One of the cards reads: “From a very grateful patient in 1960! And still going strong.”
For the last nearly 60 years, the patient has been a mystery. The only two things that are known about him are: first, that he is a man — because the letters are addressed to the Exeter Ward which used to be an all-male ward back in the ’60s; and second, that he is probably from Chelmsford, Essex, because of the postal mark for the South East Anglia Mail Centre there.
Sue Brooks, the matron at Stamford Hospital, says that she is very curious to find out who the patient is so that she can also say “thank you” to him for all the Christmas cards the hospital received through the years.
“It appears on my desk every year and it comes from a male patient who was obviously with us in 1960 and had cause to be grateful for his treatment, so I am really interested to find out who this patient is and why he feels the need to say thank you so often and for 50 something years.”
Besides Brooks, all members of staff who worked at the hospital back in 1960, as well as the current staff, are puzzled with the identity and the story of the person who sends the cards.
“This has been a great mystery for staff at Stamford Hospital since 1960 who are eager to find out the mystery sender of the Christmas card” Brooks adds, “so they can too say thank you and Merry Christmas back at him.” But it seems impossible to track him.

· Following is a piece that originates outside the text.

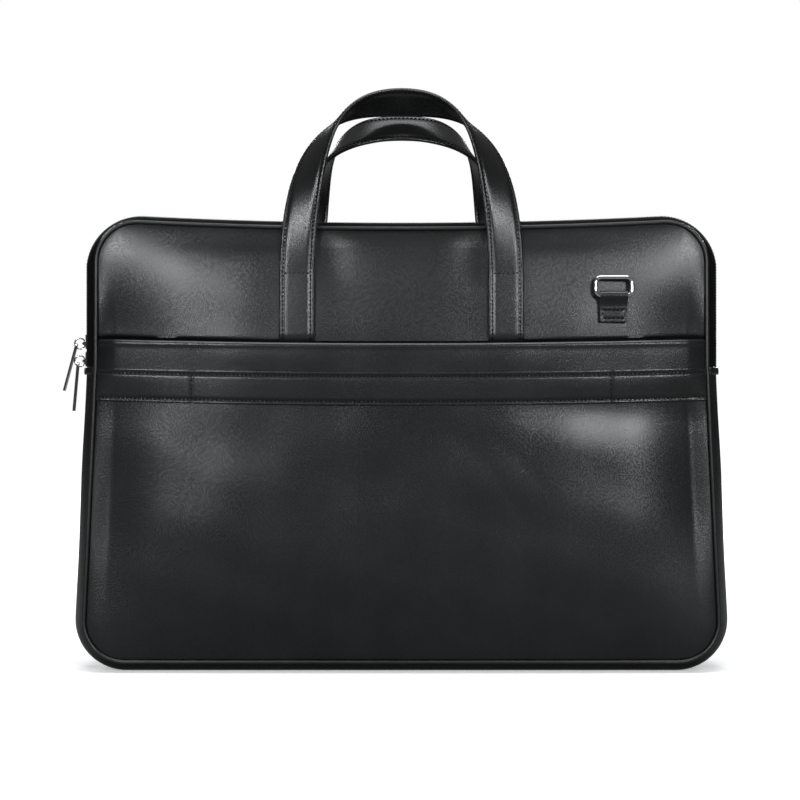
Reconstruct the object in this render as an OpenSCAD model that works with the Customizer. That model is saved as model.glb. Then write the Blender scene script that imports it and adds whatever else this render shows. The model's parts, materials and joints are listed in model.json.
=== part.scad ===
// Slim zip-around leather briefcase: a pair of folded strap handles, a slip pocket with a luggage
// band across the front, and a zip that runs over the top and a third of the way down each side.
// The origin is the centre of the base on the floor. +Z is up and the front faces -Y.

/* [Body] */
// Width of a panel between its piped edges, above the gussets
panel_w = 387; // [350:1:410]
// How much wider each side of a panel is at the base
panel_flare = 7; // [0:0.5:10]
// Height from the floor to the zip at the corners
body_h = 288; // [280:1:300]
// Depth between the two seams at the top
seam_depth_top = 44; // [42:1:50]
// Depth between the two seams at the base
seam_depth_base = 56; // [54:1:64]
// Radius of a panel's corners
corner_r = 27; // [22:1:32]
// How far the middle of a panel stands out from its seams
panel_bulge = 6; // [4:0.5:8]
// How far the side gussets stand out from the seams
side_bulge = 7.5; // [7:0.5:12]
// How far the zip stands above the top seams
top_bulge = 3.5; // [2:0.5:9]
// Height of the bottom seams above the floor
seam_low = 5.5; // [5:0.25:7]
// How far the middle of the top edge sags
top_sag = 4.2; // [0:0.1:6]
// Height at which the zip ends and the mouth starts to fold open
mouth_z = 192; // [188:1:196]

/* [Layers] */
// Thickness of the leather
leather_t = 1.4; // [1.2:0.1:1.6]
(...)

Everyone is intrigued with the gratitude of this person because we live in a world where people use thank you too often as a polite courtesy without a genuine appreciation for other people’s attention, help, and kindness.
We might say thank you a hundred times in a day to many people on our way, which is nice, but we are not used to someone saying thank you every year, to the same people, for the same thing that happened almost 60 years ago. This man’s ritual of gratitude is unique and by not revealing his identity, he created a heart-warming mini-mystery.
Last year, after the card arrived as usual a few days before Christmas, a spokesperson of the NWA foundation announced that “the Christmas card appears every year without fail on the Matron’s desk at Stamford Hospital and the patient must have had good cause to be grateful for the treatment he received.”
“Members of staff who worked at the hospital in 1960 and the current staff as well are all intrigued about the card and why he feels the need to say thank you after all these years,” says the spokesperson, speaking for all who work or ever worked at this place, especially the nursing staff employed at the Exeter Ward of the hospital in 1960.
Maybe someday this mysterious grateful man’s identity would be revealed, and his story shared in the media. Maybe it would be an inspiring one turned into a Hollywood movie. Maybe there won’t be anything particularly exhilarating in it. So maybe, it would be best if it remains a pleasant little mystery.